In some embodiments, the processing unit 140 is an SoC chip, a central processing unit (CPU) or a micro-controller unit (MCU).
In conclusion, in an embodiment of the present disclosure, a charging device and a method thereof involve switching on switch modules during a charging process according to an increasing order of measured battery voltages such that the batteries will become parallel-connected only if they equal the battery with the lowest battery voltage in battery voltage. Therefore, during a charging process, the batteries do not experience any battery voltage difference therebetween which might otherwise cause the batteries to generate high currents and charge each other disadvantageously.
Although the present disclosure is disclosed above by preferred embodiments, the preferred embodiments are not restrictive of the present disclosure. Changes and modifications made by persons skilled in the art to the preferred embodiments without departing from the spirit of the present disclosure must be deemed falling within the scope of the present disclosure.
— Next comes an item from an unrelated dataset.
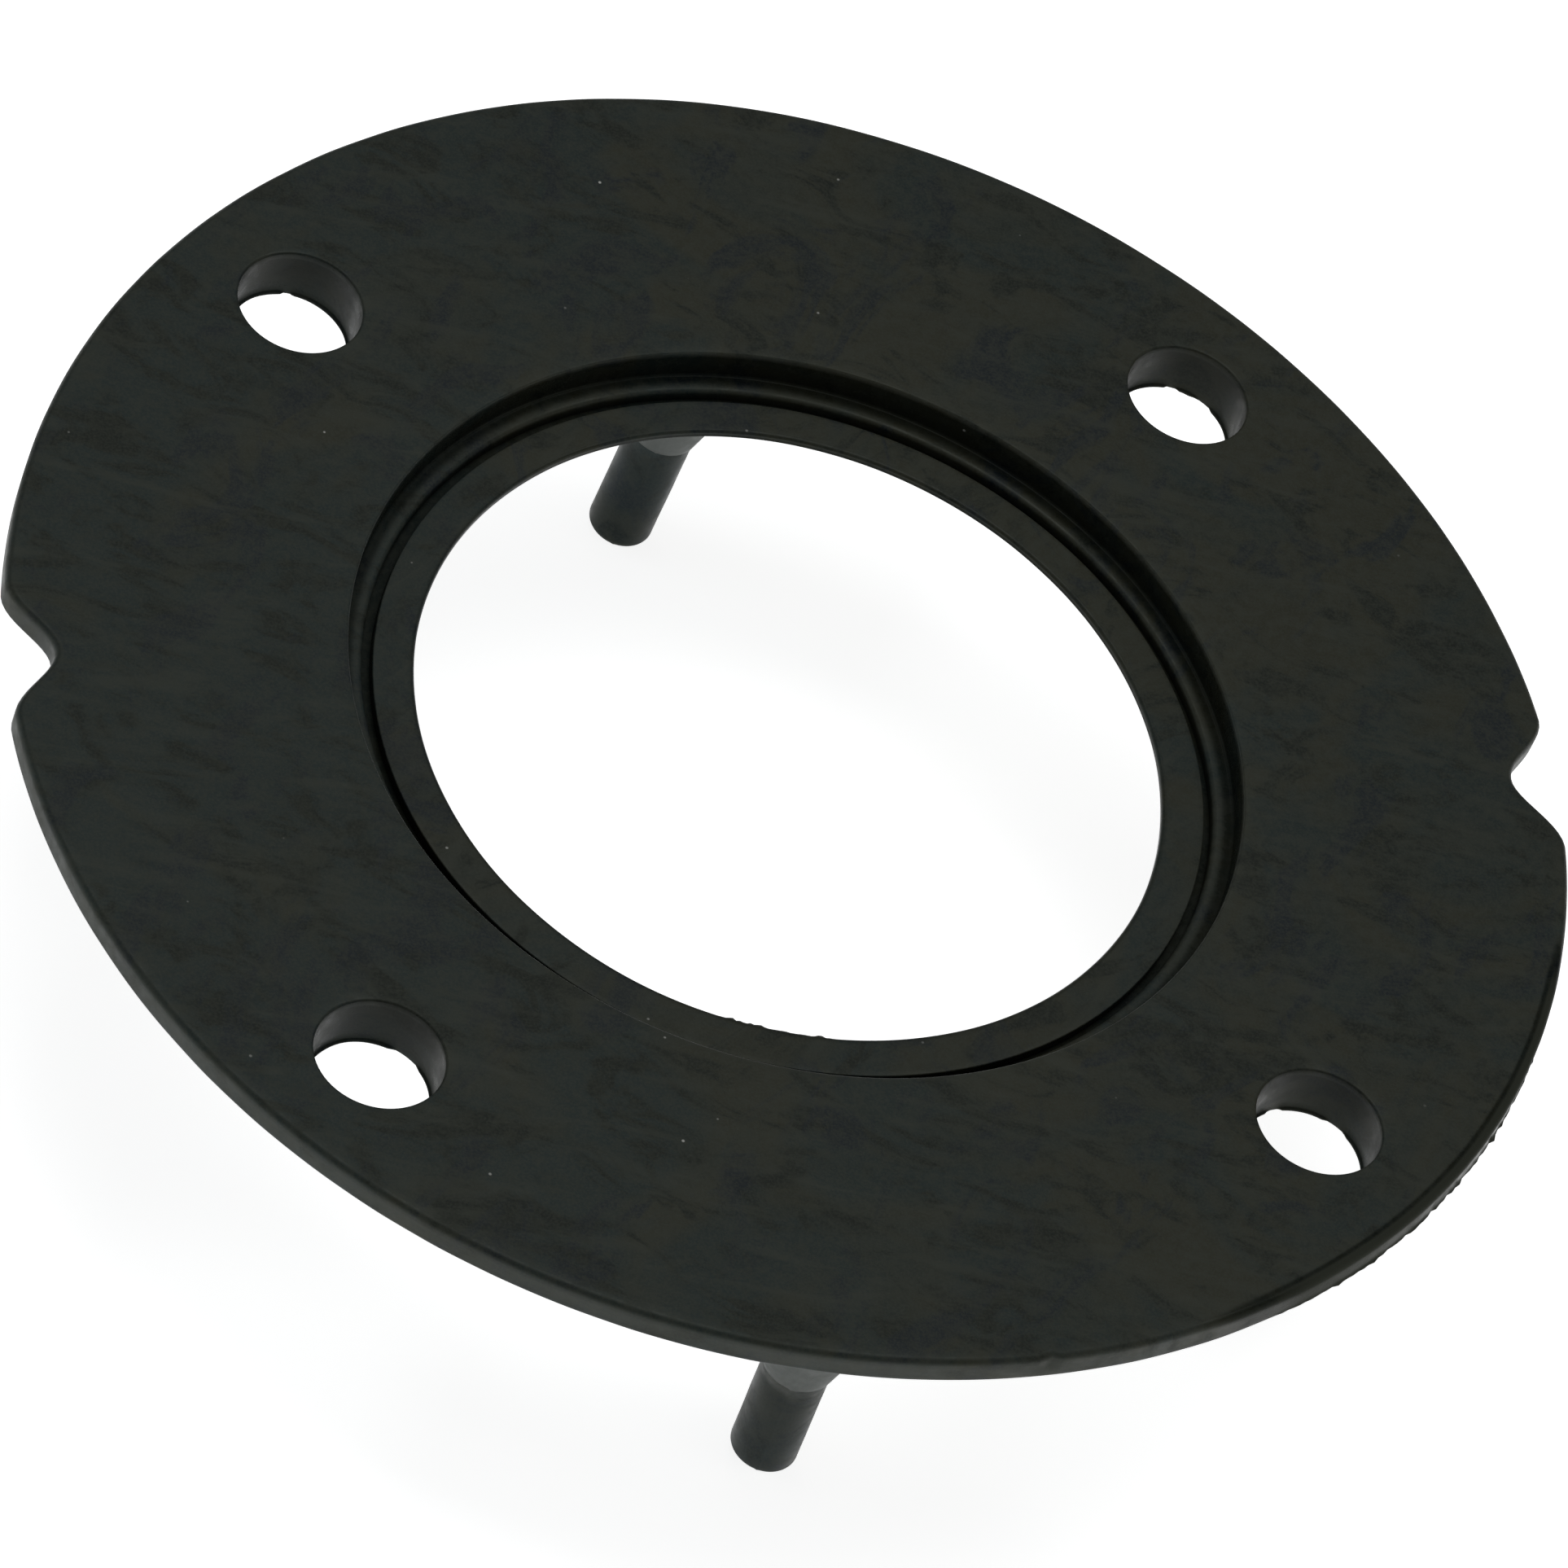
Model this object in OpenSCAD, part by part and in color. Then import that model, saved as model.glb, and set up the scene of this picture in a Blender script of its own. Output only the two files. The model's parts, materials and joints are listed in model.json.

Accordingly, the legal protection for the present disclosure should be defined by the appended claims.

Claims

What is claimed is:

1. A charging method, comprising the steps of:

measuring a plurality of battery voltages of a plurality of batteries through a plurality of switch modules sequentially, with the switch modules coupled between a charging unit and the batteries and adapted to change an electrical connection between the charging unit and each said battery;

switching on the switch module coupled to the battery with a lowest battery voltage, the battery being one of the batteries, to cause the battery with the lowest battery voltage to electrically connect to the charging unit;

enabling the charging unit to supply power; and

switching on the switch module corresponding to an attained battery voltage whenever the battery with the lowest battery voltage is charged to attain the battery voltage of one of the batteries.

2. The charging method of claim 1, wherein the step of enabling the charging unit to supply power comprises:

instructing the charging unit to supply power in a pre-charging mode if the battery voltage of the battery with the lowest battery voltage is less than a first threshold;

instructing the charging unit to supply power in a fast charging mode if the battery voltage of the battery with the lowest battery voltage is greater than or equal to the first threshold but less than a second threshold; and

instructing the charging unit to supply power in a constant voltage mode if the battery voltage of the battery with the lowest battery voltage is greater than or equal to the second threshold.

3. The charging method of claim 1, wherein the step of measuring the battery voltages of the batteries through the switch modules sequentially comprises:

switching on one of the switch modules;

measuring, after a period of delay, the battery voltage of the battery coupled to the switch module having been switched on;

disabling the switch module having been switched on; and

switching on another one of the switch modules.

4. The charging method of claim 1, wherein the step of measuring the battery voltages of the batteries through the switch modules sequentially comprises measuring the battery voltages of the batteries through a measuring unit disposed between the charging unit and the switch modules.

5. The charging method of claim 1, further comprising disabling the charging unit as soon as the battery with the lowest battery voltage is charged to attain a fully-charged voltage.

6. A charging device, comprising:

a port coupled to a plurality of batteries;

a charging unit;

a plurality of switch modules coupled between the port and the charging unit and adapted to change an electrical connection between the charging unit and each said battery; and

a processing unit for measuring a plurality of battery voltages of the batteries sequentially through the switch modules, switching on the switch module coupled to the battery with a lowest battery voltage so as to instruct the battery with the lowest battery voltage to electrically connect to the charging unit, enabling the charging unit to supply power, and switching on the switch module corresponding to an attained battery voltage whenever the battery with the lowest battery voltage is charged to attain the battery voltage of one of the batteries.

7. The charging device of claim 6, wherein according to a level of the battery voltage of the battery with the lowest battery voltage, the processing unit enables the charging unit to supply power according to a corresponding charging mode, wherein the processing unit instructs the charging unit to supply power in a pre-charging mode if the battery voltage is less than a first threshold, instructs the charging unit to supply power in a fast charging mode if the battery voltage is greater than or equal to the first threshold but less than a second threshold, and instructs the charging unit to supply power in a constant voltage mode if the battery voltage is greater than or equal to the second threshold.

8. The charging device of claim 6, wherein, when measuring the battery voltages of the batteries through the switch modules sequentially, the processing unit switches on one of the switch modules, measures, after a period of delay, the battery voltage of the battery coupled to the switch module having been switched on, disables the switch module having been switched on, and switches on another one of the switch modules.

9. The charging device of claim 6, further comprising a measuring unit coupled between the charging unit and the switch modules, wherein the processing unit instructs the measuring unit to measure the battery voltages of the batteries through the switch modules sequentially.

10. The charging device of claim 6, wherein the processing unit disables the charging unit when the battery with the lowest battery voltage is charged to attain a fully-charged voltage.